# Language problems ?



## OzBob (Feb 28, 2013)

Can anybody please give me feedback on how widely English is spoken in Portugal ? I left the UK in 2005 (retired) having found what I thought would be my ideal country (Oz). Whilst I love Australia the difficulties of being so far from family in the UK are taking their toll. I am now considering Portugal..... following their recent changes to Inheritance / Estate Tax ......where I believe family members are now exempt. One of my biggest 'fears' is communication difficulties. I am aware that a large number of Brits live / have holiday homes in the Algarve. As I see it life would be 'ok'... till one hit a particular 'problem' be it house repairs / local authority / police / doctors etc.
Whilst I would be prepared to learn the language past 'history' has proved I have no flair. What difficulties have forum members experienced ?


----------



## canoeman (Mar 3, 2011)

Inheritance tax has been abolished since 2004, and replaced with Stamp Duty @10%. 

Yes family members are exempt but it's only spouse, children, legally adopted children and parents.

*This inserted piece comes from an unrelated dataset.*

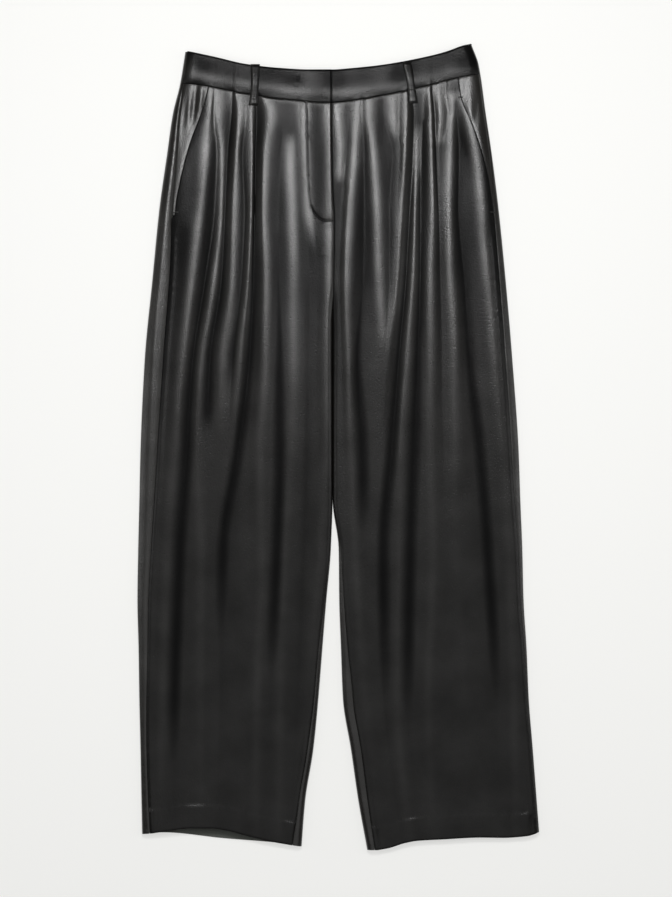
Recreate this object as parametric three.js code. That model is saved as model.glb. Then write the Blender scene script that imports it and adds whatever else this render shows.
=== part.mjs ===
// High-waisted pleated leather trousers, laid flat with the front up and the waist towards +Y.
// Two slack leg tubes lie on the surface: each back panel is flat underneath and curls round the
// leg's two edges to meet its front panel, and the front panels carry the pleats and folds.
// Millimetres, +Z up. "across" is measured from the centre front, + to the wearer's left, and
// "down" from the highest point of the waist.

import * as THREE from "three";

// Cloth and seams
const CLOTH = 1.2;
const BAND = 2.2;
const LOOP = 1.6;
const SEAM_GAP = 0.3;
const HEM_DEPTH = 30;

// The middle of the whole outline, which becomes the origin
const MIDDLE = { across: 8, down: 523 };

// How a leg tube lies: the height of its outermost point, and the rounding of its edges
const EDGE_HEIGHT = 3.6;
const EDGE_CORNER = 4;
const OUTER_ROUNDING = 15;
const INNER_ROUNDING = 9;
const CROTCH_DOWN = 370;
const CROTCH_RUN = 60;

// Steps between layers
const BAND_PROUD = 0.5;
const MOUTH_STEP = 2.6;
const MOUTH_RUNOUT = 26;
const MOUTH_END_DOWN = 224;
const FACING_UNDERLAP = 8;
const FACING_DIVE = 1.5;
const FLY_STEP = 1.2;
const FLY_RUNOUT = 36;
const FLY_END_DOWN = 228;
const LOOP_CLEARANCE = 0.7;
const LOOP_LENGTH = 52;

// The left hem stands open: the arch that its front layer makes, and the right hem's smaller one
const HEM_ARCH = {
  right: { height: 5, middle: -172, halfWidth: 62, length: 95 },
  left: { height: 1.5, middle: 150, halfWidth: 80, length: 70 },
};

// Outline of each leg and the place of its seams: the outer and inner edge across at each level,
// and how far the side seam and the inseam lie in from those edges, on the front
const LEG_COLUMNS = ["down", "outer", "inner", "sideSeam", "inseam"];
const LEG_ROWS = {
  right: [
    [8, -191, -0.15, 2.5, 0],
    [51, -198, -0.15, 4, 0],
    [90, -207.5, -0.15, 9, 0],
    [142, -215, -0.15, 12.5, 0],
    [213, -225, -0.15, 17, 0],
    [304, -234, -0.15, 22, 0],
    [408, -244, -0.15, 24, 0],
    [525, -249.5, -0.15, 22, 0],
    [591, -251, -0.3, 19.5, 0],
    [655, -252.5, -2.2, 17, 0.5],
    [720, -253.5, -8, 14.5, 2],
    [785, -252, -13.3, 12, 5],
    [850, -251, -18.5, 9.5, 5.5],
    [915, -249.5, -25, 8, 7.5],
    [980, -248.3, -35.4, 9, 8],
    [1041, -247, -40.3, 11, 12],
  ],
  left: [
    [1, 180.7, 0.15, 1.5, 0],
    [25, 189.4, 0.15, 1.5, 0],
    [90, 199, 0.15, 2, 0],
    [142, 206.7, 0.15, 2.5, 0],
    [213, 215.5, 0.15, 6.5, 0],
    [304, 224.6, 0.15, 8, 0],
    [408, 233.4, 0.15, 9, 0],
    [525, 241.5, 0.15, 9.5, 0],
    [591, 243.8, 0.3, 7.5, 0],
    [655, 246.4, 7.8, 5.5, 3],
    [720, 248, 8.5, 4.5, 6],
    [785, 252, 10.8, 3.5, 9],
    [850, 254.8, 13.4, 2, 13],
    [915, 260, 23.8, 1.2, 13],
    [980, 265, 33.2, 1, 12],
    [1045, 270, 44.9, 1, 10],
  ],
};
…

Portuguese is useful but not a necessity anywhere in Portugal, but more useful in the remoter areas, my spoken Portuguese is not great and never will be, but lack of it has never really proved a problem


----------



## siobhanwf (Mar 20, 2009)

Totally agree with canoeman. We live in a small village and I have had no problems with communication. Our near neighbours speak very good English. 
Sometimes you will find that English is understood but they hahve a fear of speaking it as they have had no practice.
Most of the films on the Portuguese Channels are in English with Portuguese subtitles.


----------



## steve01 (Dec 8, 2010)

Hi Bob,
we have properties in the Algarve and the Alentejo and i spent a few months in Coimbra/Tomar (central) and up North - mainly around Porto.
I'm seldom met a bad Portuguese person, they all try to help - but you are right if you have a major problem life can become very difficult.
In all of the cities you will find English spoken, most large stores have at least one good English speaker, in most of the seaside / touristic areas the same is true.
But its not always the language that causes the problem - we have a merc and not long after arriving we had a problem in the Alentejo - the locals kept telling me the garage is in Setubal which i thought was a total misunderstanding because its over a 4 hour round trip - but that is in fact the nearest merc garage. - however if i'd been able to say - do you know anyone local who can fix cars - there's a really good garage 15 minutes away.
My advice if it is a big worry for you is to go to the Algarve, its lovely and most of the people there speak English - you also have a great choice of , well, everything there - nearest garage for example will never be a 4 hour round trip.
Portugals a fantastic place to retire - best of luck


----------



## OzBob (Feb 28, 2013)

Many thanks. OzBob


----------



## Micksantacruz (Dec 1, 2012)

canoeman said:


> Inheritance tax has been abolished since 2004, and replaced with Stamp Duty @10%.
> 
> Yes family members are exempt but it's only spouse, children, legally adopted children and parents.
> 
> Portuguese is useful but not a necessity anywhere in Portugal, but more useful in the remoter areas, my spoken Portuguese is not great and never will be, but lack of it has never really proved a problem


where we stay is in a rural village in mid portugal. No one speaks english therefor all I can say in portuguese is good morning. good afternoon. good night. thank you and good bye. Not very good if you want to carry on a conversation or buy from the cafe or shop. Try to learn portuguese like I need to


----------



## BodgieMcBodge (Mar 8, 2013)

Without Portuguese you can get by but then you will be hostage to the people speaking your English. Without language you can buy land, find builder, make house but not talk with the three old men in the local cafe about olive harvest. It should be something you learn or you will make a group with other English speakers who do not integrate and not become full part of the country they live in.


----------



## ready2go (Feb 27, 2013)

Thanks everyone! Just wanted to say that threads like this one are interesting and are helping me learn about life in PT.


----------